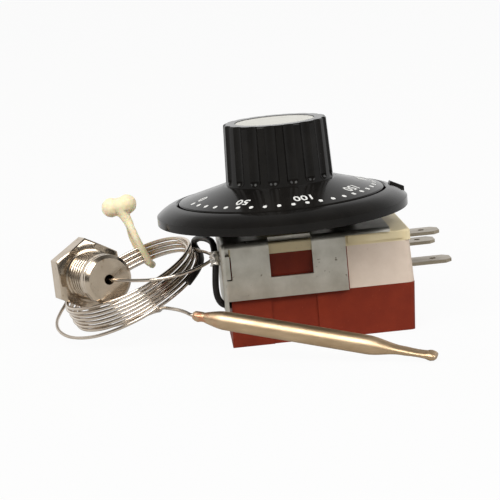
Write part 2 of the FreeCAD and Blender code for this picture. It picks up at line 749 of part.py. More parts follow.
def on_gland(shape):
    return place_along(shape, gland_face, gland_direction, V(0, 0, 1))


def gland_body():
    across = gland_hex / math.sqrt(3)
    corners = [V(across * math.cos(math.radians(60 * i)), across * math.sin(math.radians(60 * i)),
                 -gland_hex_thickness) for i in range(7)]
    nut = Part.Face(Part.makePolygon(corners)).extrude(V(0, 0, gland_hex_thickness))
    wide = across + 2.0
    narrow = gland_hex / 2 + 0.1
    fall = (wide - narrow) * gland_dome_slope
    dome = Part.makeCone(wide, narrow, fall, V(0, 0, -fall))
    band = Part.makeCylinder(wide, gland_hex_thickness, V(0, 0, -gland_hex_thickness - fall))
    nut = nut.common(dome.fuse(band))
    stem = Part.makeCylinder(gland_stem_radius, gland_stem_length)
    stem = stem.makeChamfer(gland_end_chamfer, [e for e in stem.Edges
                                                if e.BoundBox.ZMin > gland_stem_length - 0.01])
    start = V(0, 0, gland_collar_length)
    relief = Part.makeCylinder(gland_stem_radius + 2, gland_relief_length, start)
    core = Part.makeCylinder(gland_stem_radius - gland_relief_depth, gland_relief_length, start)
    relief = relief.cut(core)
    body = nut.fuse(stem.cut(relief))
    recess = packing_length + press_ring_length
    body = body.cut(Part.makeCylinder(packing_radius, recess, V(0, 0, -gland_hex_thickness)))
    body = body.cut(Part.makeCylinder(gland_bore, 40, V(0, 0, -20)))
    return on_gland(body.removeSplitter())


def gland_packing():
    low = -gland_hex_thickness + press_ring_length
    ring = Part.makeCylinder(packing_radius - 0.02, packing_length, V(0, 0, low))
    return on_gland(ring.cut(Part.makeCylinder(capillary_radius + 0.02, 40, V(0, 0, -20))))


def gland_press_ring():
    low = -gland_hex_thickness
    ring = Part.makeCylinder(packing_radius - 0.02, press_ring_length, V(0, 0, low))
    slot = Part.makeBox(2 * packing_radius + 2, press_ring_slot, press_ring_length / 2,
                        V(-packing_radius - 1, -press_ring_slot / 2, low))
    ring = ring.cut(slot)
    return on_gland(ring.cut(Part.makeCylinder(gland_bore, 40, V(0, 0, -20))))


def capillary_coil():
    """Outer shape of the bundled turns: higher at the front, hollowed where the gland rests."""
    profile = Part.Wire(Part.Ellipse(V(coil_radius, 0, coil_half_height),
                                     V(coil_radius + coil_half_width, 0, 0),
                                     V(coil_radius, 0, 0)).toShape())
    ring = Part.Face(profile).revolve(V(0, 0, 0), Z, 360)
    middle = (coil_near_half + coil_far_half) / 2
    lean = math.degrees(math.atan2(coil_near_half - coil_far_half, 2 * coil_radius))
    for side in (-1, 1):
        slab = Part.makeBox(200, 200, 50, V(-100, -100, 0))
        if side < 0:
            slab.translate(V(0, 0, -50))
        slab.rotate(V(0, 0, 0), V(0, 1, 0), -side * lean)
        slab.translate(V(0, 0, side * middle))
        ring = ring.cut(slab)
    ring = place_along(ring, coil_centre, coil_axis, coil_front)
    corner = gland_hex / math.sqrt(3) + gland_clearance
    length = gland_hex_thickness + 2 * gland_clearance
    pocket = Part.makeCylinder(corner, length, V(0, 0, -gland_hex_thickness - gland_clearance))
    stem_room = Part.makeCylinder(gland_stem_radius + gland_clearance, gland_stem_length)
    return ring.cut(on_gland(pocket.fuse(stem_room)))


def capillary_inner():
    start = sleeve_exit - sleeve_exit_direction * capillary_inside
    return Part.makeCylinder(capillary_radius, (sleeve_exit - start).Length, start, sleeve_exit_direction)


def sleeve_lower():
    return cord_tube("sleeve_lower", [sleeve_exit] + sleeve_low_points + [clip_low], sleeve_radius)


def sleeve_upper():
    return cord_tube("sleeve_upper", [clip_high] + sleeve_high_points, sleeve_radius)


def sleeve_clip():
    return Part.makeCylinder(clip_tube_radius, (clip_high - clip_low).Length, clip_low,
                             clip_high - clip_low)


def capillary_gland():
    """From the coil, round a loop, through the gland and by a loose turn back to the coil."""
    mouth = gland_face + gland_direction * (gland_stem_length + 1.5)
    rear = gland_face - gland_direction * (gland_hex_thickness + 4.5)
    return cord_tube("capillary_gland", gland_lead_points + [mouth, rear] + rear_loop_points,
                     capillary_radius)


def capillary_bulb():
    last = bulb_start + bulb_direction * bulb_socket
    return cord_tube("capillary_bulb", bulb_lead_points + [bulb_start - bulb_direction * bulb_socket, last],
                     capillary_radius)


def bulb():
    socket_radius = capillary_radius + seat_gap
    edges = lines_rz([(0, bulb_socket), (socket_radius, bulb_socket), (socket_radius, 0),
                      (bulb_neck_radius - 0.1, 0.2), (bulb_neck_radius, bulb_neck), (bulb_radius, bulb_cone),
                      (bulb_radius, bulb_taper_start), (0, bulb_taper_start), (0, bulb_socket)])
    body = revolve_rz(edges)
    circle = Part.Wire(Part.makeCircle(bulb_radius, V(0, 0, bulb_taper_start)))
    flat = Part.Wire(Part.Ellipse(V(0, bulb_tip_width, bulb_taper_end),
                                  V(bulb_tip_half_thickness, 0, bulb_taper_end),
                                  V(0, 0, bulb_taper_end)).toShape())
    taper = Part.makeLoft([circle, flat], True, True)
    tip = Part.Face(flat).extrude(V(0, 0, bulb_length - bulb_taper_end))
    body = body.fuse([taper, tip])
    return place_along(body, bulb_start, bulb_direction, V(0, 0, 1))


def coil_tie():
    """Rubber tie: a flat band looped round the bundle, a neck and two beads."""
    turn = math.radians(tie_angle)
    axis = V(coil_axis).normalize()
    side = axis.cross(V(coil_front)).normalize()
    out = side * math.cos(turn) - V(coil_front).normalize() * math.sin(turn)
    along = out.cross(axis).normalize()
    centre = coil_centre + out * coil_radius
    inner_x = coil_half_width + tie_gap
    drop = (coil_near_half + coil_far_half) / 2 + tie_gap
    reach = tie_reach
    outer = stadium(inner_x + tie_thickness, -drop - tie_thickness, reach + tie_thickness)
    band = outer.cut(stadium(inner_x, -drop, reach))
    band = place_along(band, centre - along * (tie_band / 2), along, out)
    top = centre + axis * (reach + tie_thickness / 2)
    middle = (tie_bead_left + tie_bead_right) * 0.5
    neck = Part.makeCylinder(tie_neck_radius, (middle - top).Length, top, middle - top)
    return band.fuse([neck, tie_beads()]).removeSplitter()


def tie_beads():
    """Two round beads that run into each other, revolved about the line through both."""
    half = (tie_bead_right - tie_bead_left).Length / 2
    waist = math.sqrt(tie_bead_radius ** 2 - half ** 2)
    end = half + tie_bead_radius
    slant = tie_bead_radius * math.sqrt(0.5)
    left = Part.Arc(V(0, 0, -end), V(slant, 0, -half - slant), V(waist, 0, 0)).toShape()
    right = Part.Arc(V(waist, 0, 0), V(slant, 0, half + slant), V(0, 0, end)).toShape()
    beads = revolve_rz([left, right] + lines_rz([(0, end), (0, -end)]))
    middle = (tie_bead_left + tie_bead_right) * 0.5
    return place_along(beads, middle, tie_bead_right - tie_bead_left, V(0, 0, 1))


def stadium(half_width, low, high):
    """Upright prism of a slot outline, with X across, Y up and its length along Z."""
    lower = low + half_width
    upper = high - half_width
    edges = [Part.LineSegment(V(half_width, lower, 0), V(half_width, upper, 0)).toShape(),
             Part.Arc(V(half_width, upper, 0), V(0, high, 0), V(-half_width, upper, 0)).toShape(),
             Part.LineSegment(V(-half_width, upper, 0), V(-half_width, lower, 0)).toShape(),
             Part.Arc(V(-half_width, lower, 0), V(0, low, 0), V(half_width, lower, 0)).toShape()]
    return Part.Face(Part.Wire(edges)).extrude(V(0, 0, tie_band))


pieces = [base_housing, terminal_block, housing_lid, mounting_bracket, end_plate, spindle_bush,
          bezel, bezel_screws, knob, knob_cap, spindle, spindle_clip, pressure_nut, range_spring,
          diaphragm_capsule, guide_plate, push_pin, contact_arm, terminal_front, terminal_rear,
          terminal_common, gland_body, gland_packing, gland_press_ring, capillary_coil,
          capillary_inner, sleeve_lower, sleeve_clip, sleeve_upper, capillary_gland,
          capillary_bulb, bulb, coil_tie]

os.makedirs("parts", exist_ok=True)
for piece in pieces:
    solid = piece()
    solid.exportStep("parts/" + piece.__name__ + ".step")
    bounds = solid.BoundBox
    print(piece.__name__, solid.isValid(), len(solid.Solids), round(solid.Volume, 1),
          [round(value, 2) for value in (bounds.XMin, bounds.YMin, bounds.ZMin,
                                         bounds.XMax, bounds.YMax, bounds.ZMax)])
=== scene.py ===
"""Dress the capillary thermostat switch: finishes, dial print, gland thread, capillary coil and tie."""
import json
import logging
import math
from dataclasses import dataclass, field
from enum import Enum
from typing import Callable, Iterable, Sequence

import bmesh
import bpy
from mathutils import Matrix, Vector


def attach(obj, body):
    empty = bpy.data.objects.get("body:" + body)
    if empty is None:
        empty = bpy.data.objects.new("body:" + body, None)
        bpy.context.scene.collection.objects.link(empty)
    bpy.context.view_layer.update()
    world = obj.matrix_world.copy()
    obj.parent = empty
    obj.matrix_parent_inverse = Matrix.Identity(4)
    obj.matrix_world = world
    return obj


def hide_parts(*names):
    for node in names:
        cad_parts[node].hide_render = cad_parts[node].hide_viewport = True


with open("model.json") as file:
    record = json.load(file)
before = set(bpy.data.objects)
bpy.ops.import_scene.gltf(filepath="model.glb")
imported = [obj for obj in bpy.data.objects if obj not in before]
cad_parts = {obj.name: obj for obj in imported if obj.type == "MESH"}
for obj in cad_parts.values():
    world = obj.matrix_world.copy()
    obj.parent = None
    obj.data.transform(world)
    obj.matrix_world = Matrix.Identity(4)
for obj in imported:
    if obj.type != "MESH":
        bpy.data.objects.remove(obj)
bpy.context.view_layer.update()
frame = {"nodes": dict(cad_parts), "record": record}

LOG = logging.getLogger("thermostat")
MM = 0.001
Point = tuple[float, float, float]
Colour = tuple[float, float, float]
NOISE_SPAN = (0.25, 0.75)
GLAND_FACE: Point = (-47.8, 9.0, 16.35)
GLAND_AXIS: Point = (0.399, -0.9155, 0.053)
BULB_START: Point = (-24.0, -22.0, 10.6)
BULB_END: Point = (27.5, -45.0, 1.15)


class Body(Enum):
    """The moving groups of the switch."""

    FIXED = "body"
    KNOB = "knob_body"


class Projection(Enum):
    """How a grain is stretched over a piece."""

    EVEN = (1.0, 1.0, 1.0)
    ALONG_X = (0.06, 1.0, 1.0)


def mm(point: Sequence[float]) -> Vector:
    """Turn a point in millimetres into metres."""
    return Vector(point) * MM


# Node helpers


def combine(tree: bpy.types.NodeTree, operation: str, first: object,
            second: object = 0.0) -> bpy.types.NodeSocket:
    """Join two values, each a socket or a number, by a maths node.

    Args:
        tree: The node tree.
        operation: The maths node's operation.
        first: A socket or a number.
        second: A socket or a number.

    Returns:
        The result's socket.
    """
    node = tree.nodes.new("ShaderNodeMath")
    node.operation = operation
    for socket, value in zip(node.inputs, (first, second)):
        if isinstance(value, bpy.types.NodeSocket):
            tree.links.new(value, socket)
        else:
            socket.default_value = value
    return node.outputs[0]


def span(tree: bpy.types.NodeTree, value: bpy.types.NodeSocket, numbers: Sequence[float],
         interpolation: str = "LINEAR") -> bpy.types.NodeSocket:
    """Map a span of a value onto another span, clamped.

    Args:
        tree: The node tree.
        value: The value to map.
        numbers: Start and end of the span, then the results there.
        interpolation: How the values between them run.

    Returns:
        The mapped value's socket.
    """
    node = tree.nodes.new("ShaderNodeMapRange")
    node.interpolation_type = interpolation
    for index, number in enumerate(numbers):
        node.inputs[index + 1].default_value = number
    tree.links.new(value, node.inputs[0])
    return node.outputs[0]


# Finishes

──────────

_Problem requirements_
Take the line containing "bounds = solid.BoundBox" and the line containing "moving groups of". Write out both and all lines between, exactly, and nothing more.

_Solution for this exercise_
    bounds = solid.BoundBox
    print(piece.__name__, solid.isValid(), len(solid.Solids), round(solid.Volume, 1),
          [round(value, 2) for value in (bounds.XMin, bounds.YMin, bounds.ZMin,
                                         bounds.XMax, bounds.YMax, bounds.ZMax)])
=== scene.py ===
"""Dress the capillary thermostat switch: finishes, dial print, gland thread, capillary coil and tie."""
import json
import logging
import math
from dataclasses import dataclass, field
from enum import Enum
from typing import Callable, Iterable, Sequence

import bmesh
import bpy
from mathutils import Matrix, Vector


def attach(obj, body):
    empty = bpy.data.objects.get("body:" + body)
    if empty is None:
        empty = bpy.data.objects.new("body:" + body, None)
        bpy.context.scene.collection.objects.link(empty)
    bpy.context.view_layer.update()
    world = obj.matrix_world.copy()
    obj.parent = empty
    obj.matrix_parent_inverse = Matrix.Identity(4)
    obj.matrix_world = world
    return obj


def hide_parts(*names):
    for node in names:
        cad_parts[node].hide_render = cad_parts[node].hide_viewport = True


with open("model.json") as file:
    record = json.load(file)
before = set(bpy.data.objects)
bpy.ops.import_scene.gltf(filepath="model.glb")
imported = [obj for obj in bpy.data.objects if obj not in before]
cad_parts = {obj.name: obj for obj in imported if obj.type == "MESH"}
for obj in cad_parts.values():
    world = obj.matrix_world.copy()
    obj.parent = None
    obj.data.transform(world)
    obj.matrix_world = Matrix.Identity(4)
for obj in imported:
    if obj.type != "MESH":
        bpy.data.objects.remove(obj)
bpy.context.view_layer.update()
frame = {"nodes": dict(cad_parts), "record": record}

LOG = logging.getLogger("thermostat")
MM = 0.001
Point = tuple[float, float, float]
Colour = tuple[float, float, float]
NOISE_SPAN = (0.25, 0.75)
GLAND_FACE: Point = (-47.8, 9.0, 16.35)
GLAND_AXIS: Point = (0.399, -0.9155, 0.053)
BULB_START: Point = (-24.0, -22.0, 10.6)
BULB_END: Point = (27.5, -45.0, 1.15)


class Body(Enum):
    """The moving groups of the switch."""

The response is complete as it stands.